The people of the Yucatan area, and particularly in Merida, of course consider themselves Mexican, but do also consider themselves as different. Their historical roots are Mayan for example, where much of the rest of the main geographic area of Mexico are of Aztec ancestry. This makes the pre-Spanish part of them different. The real difference though is that Merida’s history is as connected to Europe, as it is Mexico City, and you can see that everywhere, particularly in the old architecture.
Historically, the area always resisted control from Mexico City and looked east for its development over the centuries. Locals will tell you that Merida’s unique location, on the point of the penensula, with water on three sides, gave it a vision of the world that the rest of Mexico could not see. In the late 19th century, the 50 year “Caste Wars” brought the area officially under control of the central government, and the people have slowly assimilated culturally into the the rest of Mexico, for the most part. They are very Mexican, but as different as someone from New York City might be to someone from rural Texas. Both Americans, but very different in many ways.
Early “settlement” of the area was of course Spanish, and the crown set up “hacienda owners” in the area, who built giant plantation homes. Many of those old family homes and mansions are still around today and incorporated into the city’s incredible architecture. Today, those homes are small hotels, restaurants and even corporate offices. The Paseo Montejo, a boulavard any architectural junky, like me, could easily O-D on, is lined with hundreds of old historic buildings, all fully restored and many, centuries old. It is really a remarkable drive, walk or even horse drawn wagon trip, for block after block.

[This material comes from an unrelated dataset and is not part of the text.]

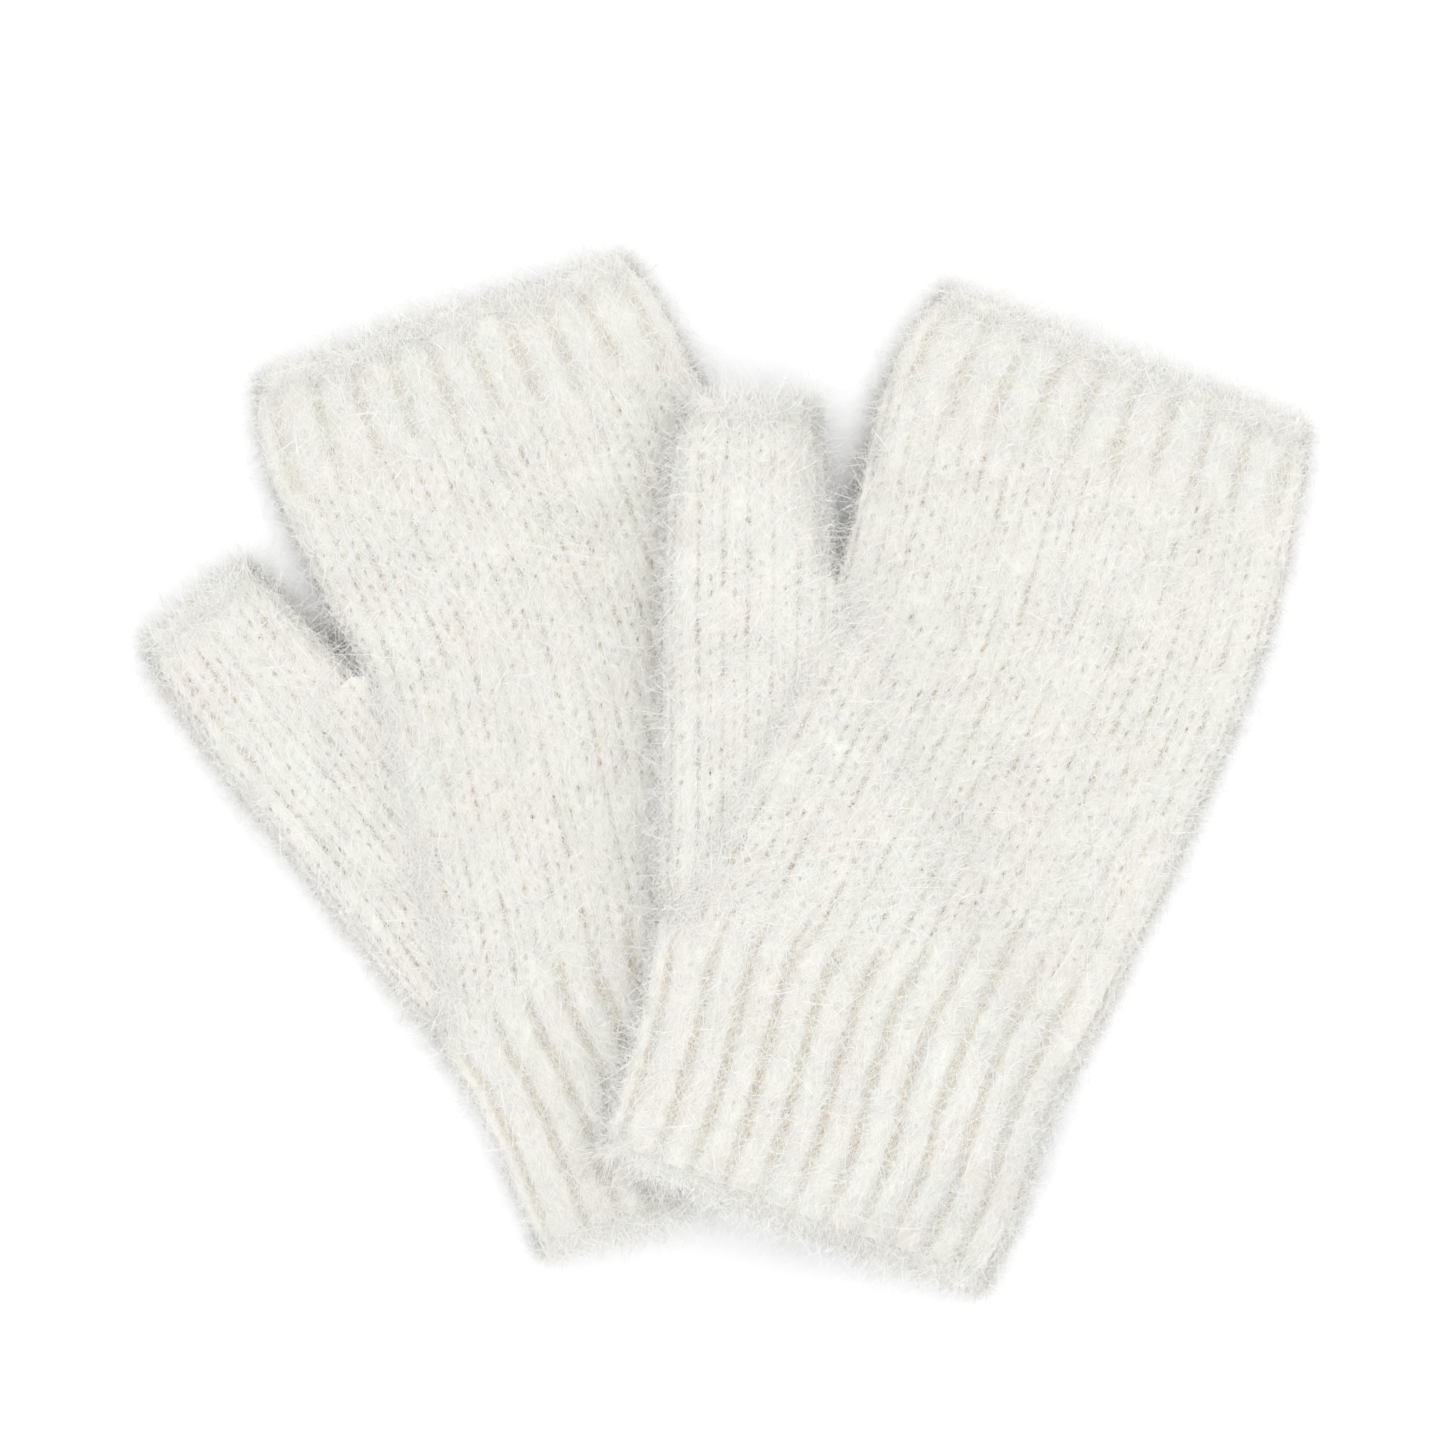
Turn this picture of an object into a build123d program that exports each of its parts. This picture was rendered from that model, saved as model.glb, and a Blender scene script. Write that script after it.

Some historians say that at the turn of the 19th century, Merida Mexico had more millionaires, than any city in the world. Today, the population is over a million, but back then, I don’t know what the population was, but it had to be very small, so to have that many wealthy people seems odd. So you have to ask, where did the wealth come from? The area was a large export area for items like rope, which was made from henequin, a type of agave that grows well in the area, as well a exotic hardwoods, and chicle, used to make gum. Lots of money in rope back then I suppose and the streets of Merida today are lined with beautiful old hacienda structures today as proof of that.
Hotel Casa Italia
The main lobby of the hotel we stayed, Casa Italia, was part of a hacienda that was over 200 years old. Today, it is row buildings, and you would never know that one of them was a hacienda. The hotel is all new built, very nice actually, but the main entry was all restored hacienda. There are many of those old buildings throughout the area that are hotels today, with city built all around them.
There is a main square, the centro histórico, with the 400 year old Cathedral of Merida as the center piece. When I was there recently, the park across the street was full of festive vendors, music and even traditional Mayan dance performances in the street. No holiday, just a normal weekend in Merida. For blocks and blocks off this main square, are hotels, restaurants, shops, pubs, you name it. We found a German beer garden and enjoyed stout beers, made locally, in the outdoor beer garden. In Mexico!
Merida is a tourist destination for visitors from all over the world. But unlike most tourist destinations, like Quintana Roo where I live, or Orlando, or Branson or wherever, the locals have not changed for tourism. It is not a tourist city, it is a very real Mexican city, with very real Mexico. Prices for example, were not tourist prices for hotels, food and such. The locals did not seem to treat tourists as ATMs with feet, which usually happens in a tourist town. They treat you pretty normal as they celebrate their culture everywhere, not for the tourist, but because it is who they are and what they do. If tourist want to celebrate that with them, that is great, but not why they do what they do and that is a very refreshing form of “tourism”.
Merida has all the things most want in a big city. World class health care, an international airport with lots of traffic from around the world, museums, theaters, universities and a solid city government apparatus that seems to work very well. The streets are clean and friendly, and the police were everywhere, and equally friendly and professional. For gringos, they have all the usuals too, Home Depot, Chili’s and even an English library if you can believe that. That is why you would want to live there, not why you might want to visit. But if it is great place to live, it is usually an equally great place to visit and I would encourage all to do so. It is really a beautiful and culturally rich slice of Mexico, and one not to be missed if you are coming this way. I can’t wait to get back myself!